* TASK REQUIREMENTS:
Begin with the line that contains "swimPlatform(), WHITE, 0.4);", end with the line that contains "imported model, its", and extract exactly that stretch of lines.

* * * * * * * * *

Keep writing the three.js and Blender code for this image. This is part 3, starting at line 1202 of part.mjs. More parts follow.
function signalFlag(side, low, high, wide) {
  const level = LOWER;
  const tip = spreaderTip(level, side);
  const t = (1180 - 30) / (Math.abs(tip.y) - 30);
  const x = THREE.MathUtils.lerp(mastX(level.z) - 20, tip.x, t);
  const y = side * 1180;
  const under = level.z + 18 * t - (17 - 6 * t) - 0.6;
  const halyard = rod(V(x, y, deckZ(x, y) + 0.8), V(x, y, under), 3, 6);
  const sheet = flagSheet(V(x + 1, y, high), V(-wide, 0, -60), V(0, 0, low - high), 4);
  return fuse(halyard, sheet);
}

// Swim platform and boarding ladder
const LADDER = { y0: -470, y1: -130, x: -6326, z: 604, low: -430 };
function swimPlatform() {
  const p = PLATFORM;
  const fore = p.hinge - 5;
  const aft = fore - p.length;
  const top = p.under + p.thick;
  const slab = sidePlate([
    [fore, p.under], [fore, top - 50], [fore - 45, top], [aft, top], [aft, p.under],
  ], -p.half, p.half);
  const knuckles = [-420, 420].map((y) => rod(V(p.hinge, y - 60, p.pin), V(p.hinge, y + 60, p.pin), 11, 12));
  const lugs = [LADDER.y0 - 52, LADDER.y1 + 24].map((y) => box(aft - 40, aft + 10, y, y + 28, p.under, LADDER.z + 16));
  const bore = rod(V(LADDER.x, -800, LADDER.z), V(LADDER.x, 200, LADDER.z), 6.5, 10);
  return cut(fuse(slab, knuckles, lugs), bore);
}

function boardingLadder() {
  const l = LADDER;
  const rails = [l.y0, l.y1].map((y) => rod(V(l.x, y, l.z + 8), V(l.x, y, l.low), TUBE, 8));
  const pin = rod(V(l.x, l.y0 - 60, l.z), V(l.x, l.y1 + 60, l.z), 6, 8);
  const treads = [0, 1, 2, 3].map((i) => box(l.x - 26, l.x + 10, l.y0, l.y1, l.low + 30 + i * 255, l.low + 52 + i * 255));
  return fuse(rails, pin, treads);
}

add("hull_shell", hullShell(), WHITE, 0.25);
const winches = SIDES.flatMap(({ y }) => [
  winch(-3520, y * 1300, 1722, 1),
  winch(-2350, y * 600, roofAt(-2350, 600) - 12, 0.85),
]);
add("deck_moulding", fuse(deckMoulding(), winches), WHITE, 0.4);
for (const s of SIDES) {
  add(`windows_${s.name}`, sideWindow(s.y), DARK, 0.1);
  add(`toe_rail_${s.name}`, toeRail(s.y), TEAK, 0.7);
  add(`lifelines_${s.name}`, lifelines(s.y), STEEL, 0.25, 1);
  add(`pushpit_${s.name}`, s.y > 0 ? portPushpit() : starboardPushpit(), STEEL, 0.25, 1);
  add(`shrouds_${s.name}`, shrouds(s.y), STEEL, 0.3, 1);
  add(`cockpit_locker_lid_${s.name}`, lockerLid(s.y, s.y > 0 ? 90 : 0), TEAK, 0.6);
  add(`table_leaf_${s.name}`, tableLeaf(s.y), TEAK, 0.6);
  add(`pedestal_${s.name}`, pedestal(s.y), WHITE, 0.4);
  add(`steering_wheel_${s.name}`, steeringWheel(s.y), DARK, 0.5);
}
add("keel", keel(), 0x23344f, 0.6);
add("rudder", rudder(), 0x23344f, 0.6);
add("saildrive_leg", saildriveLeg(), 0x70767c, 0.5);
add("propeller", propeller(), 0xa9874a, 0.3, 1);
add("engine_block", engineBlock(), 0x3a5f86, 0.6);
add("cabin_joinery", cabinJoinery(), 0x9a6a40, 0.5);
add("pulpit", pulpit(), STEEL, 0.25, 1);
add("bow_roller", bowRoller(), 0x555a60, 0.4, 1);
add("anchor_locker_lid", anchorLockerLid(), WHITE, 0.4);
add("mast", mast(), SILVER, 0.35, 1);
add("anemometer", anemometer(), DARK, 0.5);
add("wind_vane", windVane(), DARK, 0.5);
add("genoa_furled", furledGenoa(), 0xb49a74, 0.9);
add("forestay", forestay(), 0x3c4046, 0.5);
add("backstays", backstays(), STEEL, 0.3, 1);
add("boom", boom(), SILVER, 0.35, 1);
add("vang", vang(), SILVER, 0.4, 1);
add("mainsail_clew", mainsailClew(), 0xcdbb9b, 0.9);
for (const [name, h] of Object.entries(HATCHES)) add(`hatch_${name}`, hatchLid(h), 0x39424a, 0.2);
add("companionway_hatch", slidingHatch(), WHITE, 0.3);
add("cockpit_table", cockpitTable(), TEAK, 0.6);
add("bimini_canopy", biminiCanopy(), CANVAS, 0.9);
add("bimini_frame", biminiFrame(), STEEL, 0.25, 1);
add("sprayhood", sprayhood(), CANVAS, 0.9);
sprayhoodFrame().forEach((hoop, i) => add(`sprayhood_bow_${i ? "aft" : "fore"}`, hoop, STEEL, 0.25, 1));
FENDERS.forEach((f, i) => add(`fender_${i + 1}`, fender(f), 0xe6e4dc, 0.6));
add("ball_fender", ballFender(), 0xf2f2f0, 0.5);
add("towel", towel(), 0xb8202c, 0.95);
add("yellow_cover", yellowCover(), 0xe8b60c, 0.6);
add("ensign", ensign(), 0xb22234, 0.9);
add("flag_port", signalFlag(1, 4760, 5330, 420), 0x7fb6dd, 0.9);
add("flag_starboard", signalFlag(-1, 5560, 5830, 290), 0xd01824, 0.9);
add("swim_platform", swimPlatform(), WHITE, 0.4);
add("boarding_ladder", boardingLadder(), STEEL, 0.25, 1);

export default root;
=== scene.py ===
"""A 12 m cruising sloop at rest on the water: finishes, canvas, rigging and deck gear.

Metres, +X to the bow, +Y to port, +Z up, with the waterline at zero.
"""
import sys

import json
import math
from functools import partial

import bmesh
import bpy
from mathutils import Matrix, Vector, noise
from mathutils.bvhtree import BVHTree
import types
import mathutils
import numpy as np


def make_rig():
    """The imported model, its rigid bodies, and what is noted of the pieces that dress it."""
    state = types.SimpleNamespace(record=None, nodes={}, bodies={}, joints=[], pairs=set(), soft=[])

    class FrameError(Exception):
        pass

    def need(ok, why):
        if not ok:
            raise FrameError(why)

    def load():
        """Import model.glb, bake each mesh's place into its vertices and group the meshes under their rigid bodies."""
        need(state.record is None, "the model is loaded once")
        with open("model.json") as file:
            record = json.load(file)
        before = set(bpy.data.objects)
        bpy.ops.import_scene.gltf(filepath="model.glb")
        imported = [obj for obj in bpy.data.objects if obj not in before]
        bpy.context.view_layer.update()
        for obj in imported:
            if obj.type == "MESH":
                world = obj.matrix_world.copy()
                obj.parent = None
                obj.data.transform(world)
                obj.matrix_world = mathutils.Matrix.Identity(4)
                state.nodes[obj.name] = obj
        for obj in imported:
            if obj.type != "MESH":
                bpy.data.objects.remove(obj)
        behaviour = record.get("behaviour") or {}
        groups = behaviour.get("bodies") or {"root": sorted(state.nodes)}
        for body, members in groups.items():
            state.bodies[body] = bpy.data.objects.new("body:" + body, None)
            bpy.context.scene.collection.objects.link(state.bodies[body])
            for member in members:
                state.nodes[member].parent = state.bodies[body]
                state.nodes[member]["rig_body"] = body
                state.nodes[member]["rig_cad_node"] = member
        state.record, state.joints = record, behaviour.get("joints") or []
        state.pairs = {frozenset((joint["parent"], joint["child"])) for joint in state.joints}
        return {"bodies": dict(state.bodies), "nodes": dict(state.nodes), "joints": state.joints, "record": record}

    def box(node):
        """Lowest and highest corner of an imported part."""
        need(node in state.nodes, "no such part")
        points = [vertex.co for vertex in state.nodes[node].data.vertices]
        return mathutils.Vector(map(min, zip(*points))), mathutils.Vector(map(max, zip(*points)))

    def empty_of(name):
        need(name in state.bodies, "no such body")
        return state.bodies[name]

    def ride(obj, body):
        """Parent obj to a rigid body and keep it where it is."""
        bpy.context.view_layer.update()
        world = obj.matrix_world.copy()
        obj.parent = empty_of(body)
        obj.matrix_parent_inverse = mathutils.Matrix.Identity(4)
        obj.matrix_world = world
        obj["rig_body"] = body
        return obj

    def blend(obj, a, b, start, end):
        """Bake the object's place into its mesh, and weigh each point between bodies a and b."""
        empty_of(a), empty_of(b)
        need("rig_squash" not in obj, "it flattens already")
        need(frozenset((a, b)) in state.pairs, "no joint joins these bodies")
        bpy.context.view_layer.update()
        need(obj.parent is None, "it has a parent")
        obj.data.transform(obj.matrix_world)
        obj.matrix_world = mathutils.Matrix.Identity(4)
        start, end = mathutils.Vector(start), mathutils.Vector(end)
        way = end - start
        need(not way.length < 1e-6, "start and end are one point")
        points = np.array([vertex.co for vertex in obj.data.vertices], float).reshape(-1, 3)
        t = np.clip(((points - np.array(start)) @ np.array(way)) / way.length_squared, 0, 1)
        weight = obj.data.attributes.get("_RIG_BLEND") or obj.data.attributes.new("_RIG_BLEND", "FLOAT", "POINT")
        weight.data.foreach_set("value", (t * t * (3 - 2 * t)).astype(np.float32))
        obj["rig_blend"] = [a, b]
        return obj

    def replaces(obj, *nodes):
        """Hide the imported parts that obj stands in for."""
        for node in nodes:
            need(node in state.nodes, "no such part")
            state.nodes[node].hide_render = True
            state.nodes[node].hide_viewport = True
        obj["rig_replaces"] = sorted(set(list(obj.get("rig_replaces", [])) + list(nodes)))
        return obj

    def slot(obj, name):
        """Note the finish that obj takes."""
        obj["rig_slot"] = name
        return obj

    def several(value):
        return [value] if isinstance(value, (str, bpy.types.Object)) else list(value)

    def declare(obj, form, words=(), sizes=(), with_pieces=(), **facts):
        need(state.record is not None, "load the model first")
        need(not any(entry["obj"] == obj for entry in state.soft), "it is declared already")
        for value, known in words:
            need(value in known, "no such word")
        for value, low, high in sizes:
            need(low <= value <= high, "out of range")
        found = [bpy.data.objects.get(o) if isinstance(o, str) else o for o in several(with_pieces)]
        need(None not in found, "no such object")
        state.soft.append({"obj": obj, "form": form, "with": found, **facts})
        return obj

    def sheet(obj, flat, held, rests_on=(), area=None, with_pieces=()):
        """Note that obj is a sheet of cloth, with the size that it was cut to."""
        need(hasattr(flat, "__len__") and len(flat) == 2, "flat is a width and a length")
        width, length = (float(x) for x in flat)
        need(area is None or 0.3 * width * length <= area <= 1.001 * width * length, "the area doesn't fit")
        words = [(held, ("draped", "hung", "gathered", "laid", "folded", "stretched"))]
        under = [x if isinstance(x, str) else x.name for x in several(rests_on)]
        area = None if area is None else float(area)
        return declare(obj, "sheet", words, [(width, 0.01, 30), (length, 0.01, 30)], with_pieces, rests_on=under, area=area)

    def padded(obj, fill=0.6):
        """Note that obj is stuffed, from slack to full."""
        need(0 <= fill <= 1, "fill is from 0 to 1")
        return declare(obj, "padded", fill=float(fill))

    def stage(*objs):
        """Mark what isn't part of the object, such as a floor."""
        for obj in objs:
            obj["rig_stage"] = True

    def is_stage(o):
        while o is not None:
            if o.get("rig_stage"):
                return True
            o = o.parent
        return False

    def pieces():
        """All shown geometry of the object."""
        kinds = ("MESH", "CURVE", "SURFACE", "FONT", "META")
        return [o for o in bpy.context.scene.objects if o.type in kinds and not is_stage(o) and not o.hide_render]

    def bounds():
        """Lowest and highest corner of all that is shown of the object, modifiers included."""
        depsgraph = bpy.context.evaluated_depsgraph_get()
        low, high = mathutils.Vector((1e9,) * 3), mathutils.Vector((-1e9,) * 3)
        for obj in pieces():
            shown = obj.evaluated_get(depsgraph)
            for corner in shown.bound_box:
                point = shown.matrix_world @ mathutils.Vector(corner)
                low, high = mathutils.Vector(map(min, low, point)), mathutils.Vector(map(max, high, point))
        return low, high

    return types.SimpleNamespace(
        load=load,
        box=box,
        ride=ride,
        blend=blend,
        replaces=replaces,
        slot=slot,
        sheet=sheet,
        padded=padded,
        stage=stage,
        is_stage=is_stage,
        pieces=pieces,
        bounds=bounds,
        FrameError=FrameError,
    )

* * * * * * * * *

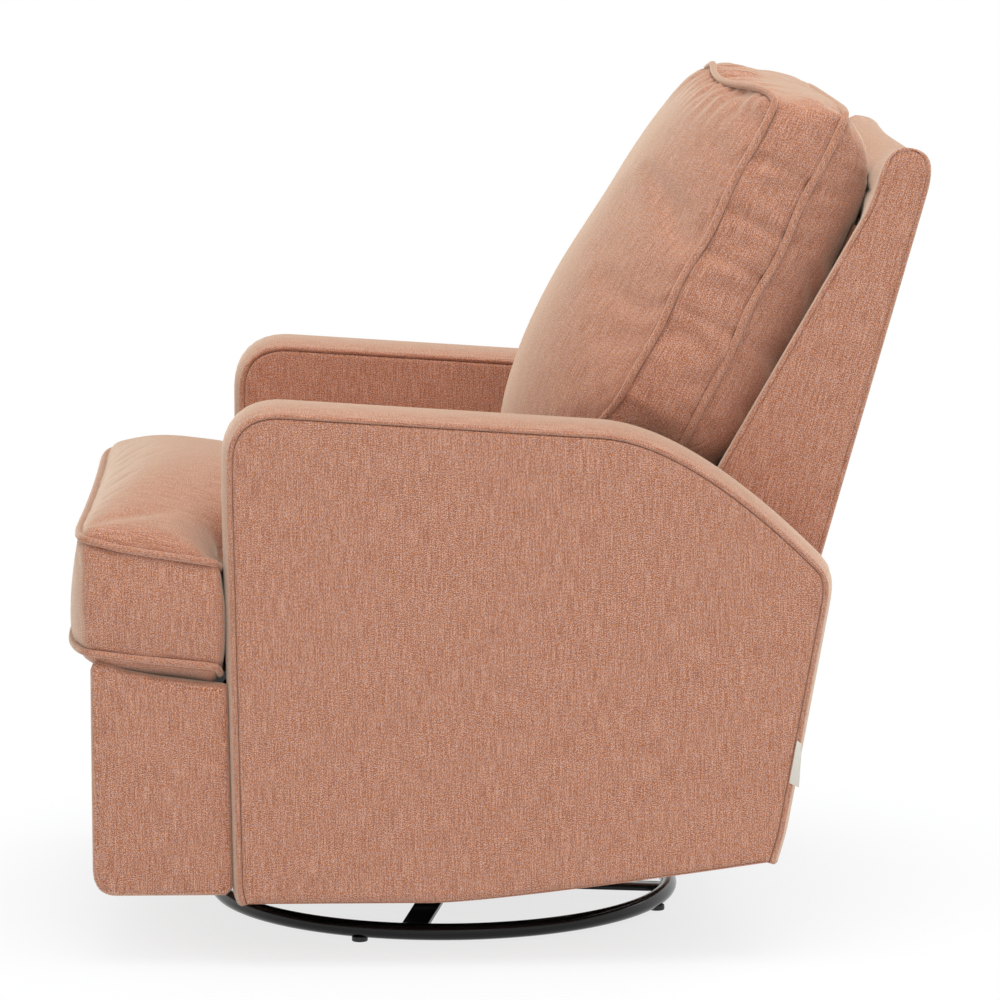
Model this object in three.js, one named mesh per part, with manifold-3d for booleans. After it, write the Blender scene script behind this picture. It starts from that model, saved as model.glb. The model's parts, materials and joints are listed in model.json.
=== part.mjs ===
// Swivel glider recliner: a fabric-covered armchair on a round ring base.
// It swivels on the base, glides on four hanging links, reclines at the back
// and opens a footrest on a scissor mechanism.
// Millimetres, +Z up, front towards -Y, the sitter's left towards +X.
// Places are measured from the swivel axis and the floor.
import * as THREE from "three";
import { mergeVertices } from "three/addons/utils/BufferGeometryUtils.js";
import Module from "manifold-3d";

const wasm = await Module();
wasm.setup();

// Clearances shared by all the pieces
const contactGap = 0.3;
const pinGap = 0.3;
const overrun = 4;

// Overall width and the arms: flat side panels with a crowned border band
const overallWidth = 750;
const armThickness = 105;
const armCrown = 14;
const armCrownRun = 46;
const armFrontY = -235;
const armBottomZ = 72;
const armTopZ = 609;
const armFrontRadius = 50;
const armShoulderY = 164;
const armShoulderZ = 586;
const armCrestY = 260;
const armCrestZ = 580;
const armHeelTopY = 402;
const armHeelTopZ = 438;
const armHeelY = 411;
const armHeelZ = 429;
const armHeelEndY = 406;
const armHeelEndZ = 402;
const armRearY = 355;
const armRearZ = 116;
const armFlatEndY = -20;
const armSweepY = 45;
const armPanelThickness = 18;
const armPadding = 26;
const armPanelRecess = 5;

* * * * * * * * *

* RESPONSE TO THIS TASK:
add("swim_platform", swimPlatform(), WHITE, 0.4);
add("boarding_ladder", boardingLadder(), STEEL, 0.25, 1);

export default root;
=== scene.py ===
"""A 12 m cruising sloop at rest on the water: finishes, canvas, rigging and deck gear.

Metres, +X to the bow, +Y to port, +Z up, with the waterline at zero.
"""
import sys

import json
import math
from functools import partial

import bmesh
import bpy
from mathutils import Matrix, Vector, noise
from mathutils.bvhtree import BVHTree
import types
import mathutils
import numpy as np


def make_rig():
    """The imported model, its rigid bodies, and what is noted of the pieces that dress it."""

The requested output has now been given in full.